De ce fait, on constate aujourd’hui que Le pays croule encore sous le faix de la corruption, la gestion catastrophique des services publics. Le régionalisme et l’enrichissement illicite minent encore notre peuple…
Le climat politique reste tendu entre pouvoir et opposition. Avez-vous l’impression que les présidentielles de 2015 sont à craindre dans ce pays?
C’est un sujet très sensible, entre une opposition qui manque totalement de patriotisme et un président qui est vraisemblablement prêt à tout pour se maintenir au pouvoir, où situer l’intérêt du guinéen ?
Mes mots sont peut être très durs vis à vis des deux partie (opposition et pouvoir). Ce sont des mots qui résultent d’une véritable colère. Une colère tout à fait saine, celle de voir mon pays reculé au fil des années par le faits des intérêts individualistes. J’ai le lourd sentiment qu’en 2015, le peuple de Guinée paiera encore l’addition. Hélas…

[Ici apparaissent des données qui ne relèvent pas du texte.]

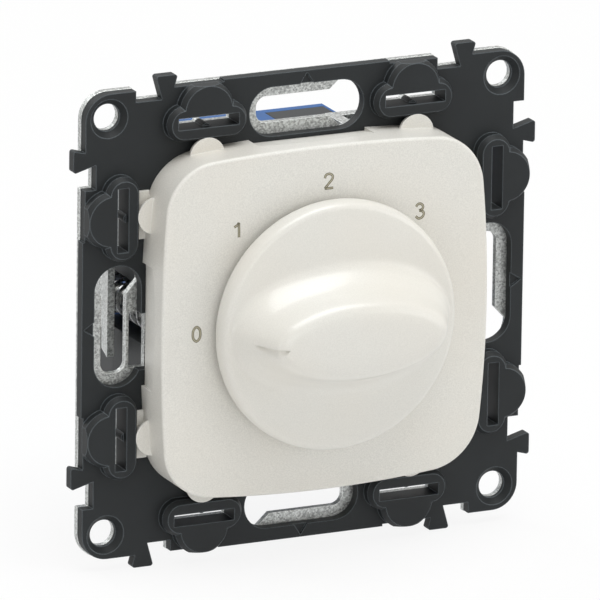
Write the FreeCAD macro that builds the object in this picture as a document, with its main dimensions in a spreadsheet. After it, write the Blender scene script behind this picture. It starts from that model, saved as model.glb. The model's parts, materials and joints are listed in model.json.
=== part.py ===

Quelle est votre vision de l’avenir de la Guinée, étant loin de ce pays?
Vous savez, il y a quelques mois, j’ai vu un reportage sur la Guinée. Un reportage d’un quart d’heure. Il parlait d’Ebola et de grande pauvreté. Je me souviens avoir été triste.
Je me suis alors demandé comment mon pays en est arrivé là. Une rage. Un silence.J’ai senti grandir en moi un élan douloureux. Et j’ai versé une larme.
Cette rage.
Cette colère tout à fait saine, je suis convaincu qu’elle est commune à tous les guinéens de la génération. Et c’est cela qui est formidable. Car, je ne doute pas que cette jeunesse sacrifiée saura sublimer la rage. Je suis persuadé qu’elle fera de cette pulsion le moteur du changement.
En un mot comme en mille, je crois en mon pays. Je crois en mon pays parce que quand Pandore a ouvert sa boite, seul est resté l’espoir.